What Great Minds Can Do: Garrett Pruzinsky
Garrett Pruzinsky '19 has a bachelor’s degree in History with a minor in Political Science. He's excited to start his career as a history teacher but hopes to continue his education in the future and pursue a master's degree in History. Garrett is involved in the Sociology Club and participates in DOVE. He currently works as a USSF Soccer Referee. He is very interested in ancient history, especially the Roman and Byzantine Empires, as well as Medieval and Renaissance history.
Could you describe your senior Honors' project?
I examined the Byzantine Empire during the period of Justinian and his reconquest of the last Roman Empire. When learning about this event, I became also very interested in Belisarius, who was the Byzantine general who accepted a position from the enemy side to become the new King of Italy. It was a trick to win the war, and he planned on handing over the empire to the Byzantine emperor Justinian immediately. It was following the acceptance of the position when the relationship between Justinian and Belisarius started to deteriorate, because Justinian became very distrustful of Belisarius in the moment when he gained some authority. My project examined how the trust between the two leaders broke down over a two-year period.
What made you interested in this subject?
I've always been fascinated by the Roman Empire, even as a kid. It's been my favorite time in history to learn about, so I wanted to look at some aspect of the Roman Empire for my project. But after speaking with my advisor Dr. Wangerin, I realized the Byzantine Empire also piqued my interest, and I didn't know much about it at all. So, I thought I'd look deeper and see what I could find out.
Could you describe your research process?

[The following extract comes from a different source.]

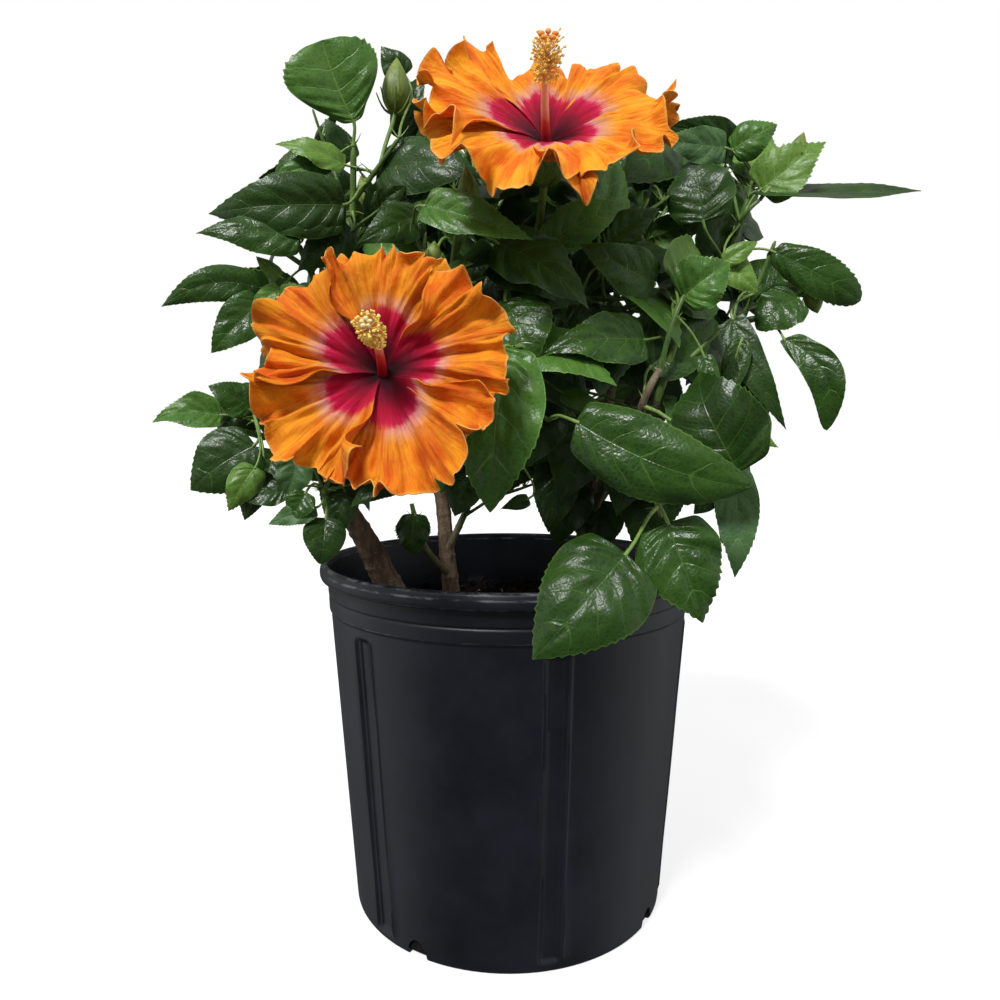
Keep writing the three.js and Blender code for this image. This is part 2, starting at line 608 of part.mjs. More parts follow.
// The rule for one leaf: old leaves at the foot of a twig are large and droop, young ones stand up
function addRuleLeaf(mass, twig, index, count) {
  const { random, spec } = mass;
  const age = 1 - (index + 0.5) / count;
  const at = twig.from + (1 - twig.from) * (index + 0.2 + 0.6 * random()) / count;
  const size = (YOUNG_LEAF + (OLD_LEAF - YOUNG_LEAF) * age) * (0.85 + 0.3 * random());
  const azimuth = spec.seed * 77 + index * GOLDEN_ANGLE + 24 * (random() - 0.5);
  const droop = (0.25 + 0.75 * age) * (0.5 + 0.7 * random());
  const roll = 1.2 * (random() - 0.5);
  const root = twig.curve.getPointAt(at);
  const axis = twig.curve.getTangentAt(at);
  return DODGES.some((dodge) => {
    const heading = turnedFrom(axis, LEAF_ANGLE + OLD_LEAF_ANGLE * age, azimuth + dodge);
    const outward = root.clone().sub(CORE).setZ(0).normalize();
    const base = root.clone().addScaledVector(heading, PETIOLE_TO_BLADE * size).addScaledVector(UP, 3);
    const blade = heading.clone().addScaledVector(outward, 0.35).addScaledVector(UP, -droop).normalize();
    const tip = base.clone().addScaledVector(blade, size);
    const looks = UP.clone().multiplyScalar(0.75)
      .addScaledVector(outward, 0.7)
      .addScaledVector(LIGHT, root.y < CORE.y ? 1 : 0)
      .addScaledVector(SIDEWAYS, roll);
    const fits = inCrown(tip) && !hidesBloom(tip) && !hidesBloom(base);
    return fits && tryLeaf(mass, root, base, tip, WIDTH_TO_LENGTH * size, looks);
  });
}

// Leaves go on in rounds, one for each twig of each mass, so that no mass takes all the room
function addRuleLeaves(masses) {
  const rounds = Math.max(...Object.values(MASSES).map((spec) => spec.leaves));
  for (let index = 0; index < rounds; index += 1) {
    for (const mass of Object.values(masses)) {
      mass.twigs.forEach((twig, order) => {
        const count = order === 0 ? mass.spec.leaves : TWIG_LEAVES;
        if (index < count) addRuleLeaf(mass, twig, index, count);
      });
    }
  }
}

// The ruffled funnel of five petals, as one thin shell whose profile closes on the axis
function corolla({ radius, curl, lean, seed }) {
  const upper = [[0, -6], [8, -3], [0.35 * radius, 10], [0.72 * radius, 18], [radius, 14]];
  const lower = upper.slice(2, 4).reverse().map(([r, z]) => [r - 1, z - PETAL_THICKNESS]);
  const profile = [...upper, ...lower, [8, -10], [0, -16]];
  const geometry = lathe(profile, BLOOM_SIDES);
  const position = geometry.attributes.position;
  for (let i = 0; i < position.count; i += 1) {
    const [x, y, z] = [position.getX(i), position.getY(i), position.getZ(i)];
    const reach = Math.hypot(x, y) / radius;
    const turn = Math.atan2(y, x);
    const lobe = 1 - 0.13 * reach ** 3 * (1 - Math.abs(Math.cos(PETALS * turn / 2)) ** 0.6);
    const fine = 5 * reach ** 4 * Math.sin(13 * turn + seed);
    const broad = 3 * reach ** 3 * Math.sin(PETALS * turn + 2 * seed);
    const fall = curl * Math.max(0, reach - 0.45) ** 2 * 3;
    position.setXYZ(i, x * lobe, y * lobe, z + fine + broad - fall - lean * x);
  }
  return toSolid(geometry);
}

// The column with its head of anthers, along +Z from the throat
function column(height) {
  const line = new THREE.LineCurve3(new THREE.Vector3(0, 0, -8), new THREE.Vector3(0, 0, height * 0.72));
  const stalk = limbPiece(line, 0, 1, taper(COLUMN_RADIUS, COLUMN_RADIUS * 0.7), 6, 1);
  const head = new THREE.SphereGeometry(1, 6, 4);
  head.rotateX(Math.PI / 2);
  head.scale(ANTHER_RADIUS, ANTHER_RADIUS, height * ANTHER_SHARE);
  head.translate(0, 0, height * (1 - ANTHER_SHARE));
  return [stalk, toSolid(head)];
}

// A cup of sepals under the petals
function calyx() {
  const foot = -CALYX_LENGTH;
  const profile = [
    [0, foot], [4, foot + 1], [CALYX_RADIUS - 2, foot + 12], [CALYX_RADIUS, foot + 26],
    [6, foot + 25], [0, foot + 14],
  ];
  return toSolid(lathe(profile, 6));
}

function buildBloom(name, spec) {
  const facing = new THREE.Quaternion().setFromUnitVectors(UP, vector(spec.looks).normalize());
  const turn = new THREE.Matrix4().compose(vector(spec.throat), facing, new THREE.Vector3(1, 1, 1));
  const flower = [corolla(spec), calyx(), ...column(spec.column)]
    .map((piece) => piece.transform(turn.elements));
  const { curve, start } = limbs[name];
  const stalk = limbPiece(curve, start, 1, taper(...STALK_RADII), 5, 4);
  return fuse([stalk, ...flower]);
}

// A bloom's stalk ends along the way the bloom looks
function addBloomStalk(name, spec) {
  const parent = limbs[spec.on];
  const root = parent.curve.getPointAt(spec.at);
  const looks = vector(spec.looks).normalize();
  const foot = vector(spec.throat).addScaledVector(looks, -32);
  const gap = root.distanceTo(foot);
  const leaving = growthCurve(root, parent.curve.getTangentAt(spec.at), foot).getTangentAt(0);
  const bend = root.clone().addScaledVector(leaving, 0.4 * gap);
  const arrive = foot.clone().addScaledVector(looks, -0.35 * gap);
  addCurve(name, spec, new THREE.CubicBezierCurve3(root, bend, arrive, foot), STALK_RADII);
}

function buildPlant() {
  addStems();
  Object.entries(BOUGHS).forEach(([name, spec]) => addLimb(name, spec, spec.radii));
  Object.entries(MASSES).forEach(([name, spec]) => addLimb(name, spec, SHOOT_RADII));
  Object.entries(BLOOMS).forEach(([name, spec]) => addBloomStalk(name, spec));
  const meshes = [];
  for (const name of [...Object.keys(STEMS), ...Object.keys(BOUGHS)]) {
    const solid = buildLimb(name, 6, 3);
    place(name, 'limb', solid);
    meshes.push(toMesh(name, solid, COLOURS.bark));
  }
  for (const [name, spec] of Object.entries(BLOOMS)) {
    const solid = buildBloom(name, spec);
    place(name, 'bloom', solid);
    meshes.push(toMesh(name, solid, COLOURS.bloom));
  }
  const masses = {};
  Object.entries(MASSES).forEach(([name, spec]) => {
    masses[name] = growTwigs(name, spec);
  });
  SHOW_LEAVES.forEach((leaf) => addShowLeaf(masses, leaf));
  BUDS.forEach((bud) => addBud(masses, bud));
  addRuleLeaves(masses);
  for (const mass of Object.values(masses)) {
    meshes.push(toMesh(mass.name, fuse(mass.pieces), COLOURS.leaf));
  }
  return meshes;
}

const shrub = new THREE.Group();
const pot = buildPot();
const mix = buildMix();
place('pot', 'pot', pot);
place('growing_mix', 'pot', mix);
shrub.add(toMesh('pot', pot, COLOURS.pot), toMesh('growing_mix', mix, COLOURS.mix), ...buildPlant());

export default shrub;
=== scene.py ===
# %% [markdown]
# # A hibiscus shrub in its nursery pot
#
# The object is a young garden hibiscus in the black pot that it was sold in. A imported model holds
# its plain solids, and this lesson dresses them: a moulded pot, a bark mix, woody stems, leaves
# with teeth and veins, and two ruffled blooms. Every shape is a surface that numpy works out as
# whole arrays from a few named sizes. Sizes are in millimetres and become metres in the mesh.

# %% Load the frame
import json
import math

import bpy
import numpy as np
from mathutils.bvhtree import BVHTree
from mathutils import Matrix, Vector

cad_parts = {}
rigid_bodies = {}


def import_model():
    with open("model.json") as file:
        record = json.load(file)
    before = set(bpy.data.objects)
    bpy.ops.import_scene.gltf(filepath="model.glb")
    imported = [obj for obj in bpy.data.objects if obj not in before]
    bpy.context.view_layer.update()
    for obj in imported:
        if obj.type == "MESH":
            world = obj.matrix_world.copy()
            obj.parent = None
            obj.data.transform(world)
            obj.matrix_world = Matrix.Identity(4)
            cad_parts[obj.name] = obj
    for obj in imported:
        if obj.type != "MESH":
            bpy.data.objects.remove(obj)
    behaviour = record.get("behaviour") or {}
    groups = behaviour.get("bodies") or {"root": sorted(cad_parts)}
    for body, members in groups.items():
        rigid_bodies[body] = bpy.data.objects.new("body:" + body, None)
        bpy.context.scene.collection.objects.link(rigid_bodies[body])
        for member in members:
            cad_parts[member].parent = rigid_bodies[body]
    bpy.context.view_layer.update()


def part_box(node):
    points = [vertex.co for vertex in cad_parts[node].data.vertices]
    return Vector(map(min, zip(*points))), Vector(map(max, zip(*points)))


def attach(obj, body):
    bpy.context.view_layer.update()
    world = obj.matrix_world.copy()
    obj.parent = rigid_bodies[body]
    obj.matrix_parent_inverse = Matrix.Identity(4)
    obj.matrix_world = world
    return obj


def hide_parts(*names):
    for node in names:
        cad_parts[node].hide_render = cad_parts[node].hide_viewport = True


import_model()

MM = 0.001

# %% [markdown]
# ## Camera and light
#
# The view is that of a phone held half a metre off, a little above the pot's middle and tipped down
# by five degrees. The light is plain and soft: one lamp from the front left and above, broad weak
# ones from the right and from behind, and a surround that is brighter overhead and at its sides.
# Suns are used, because they light floor and plant evenly wherever the view is taken from. The
# backdrop is white to the eye, but as a light it is dim, so that dark leaves and the black pot
# keep their depth.

# %% Camera
CAMERA_PLACE = (-6, -615, 354)
CAMERA_PITCH = 5.2
FOCAL_TO_WIDTH = 0.82
SENSOR = 36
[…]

I've found a lot of my sources through the Seton Hall Library and the library's website. It's been helpful in locating secondary sources, which I can then use to find the primary sources those authors used, and then I'll go read those and examine them. There are a lot of sources from the time, but their views are very biased so I have to sift through a lot of that information when I'm writing it. Also, a lot of the people who wrote the sources that I'm looking into were part of the upper class, and had political sway, so that’s an important consideration. Sometimes their writings might not necessarily be true, like a piece of propaganda to make themselves look a certain way.
How do you judge the accuracy of your sources in those circumstances?
If I find an example that pops up in a few different places, or in different histories of the same event or time period, I know that there's a good chance that it probably happened. But I still have to consider all the reasons why it may have been written.
What has been your favorite history course so far?
I took a class on Vikings with Dr. Wangerin and I really liked it. It was interesting to learn about all the raids and how far they were able to spread out.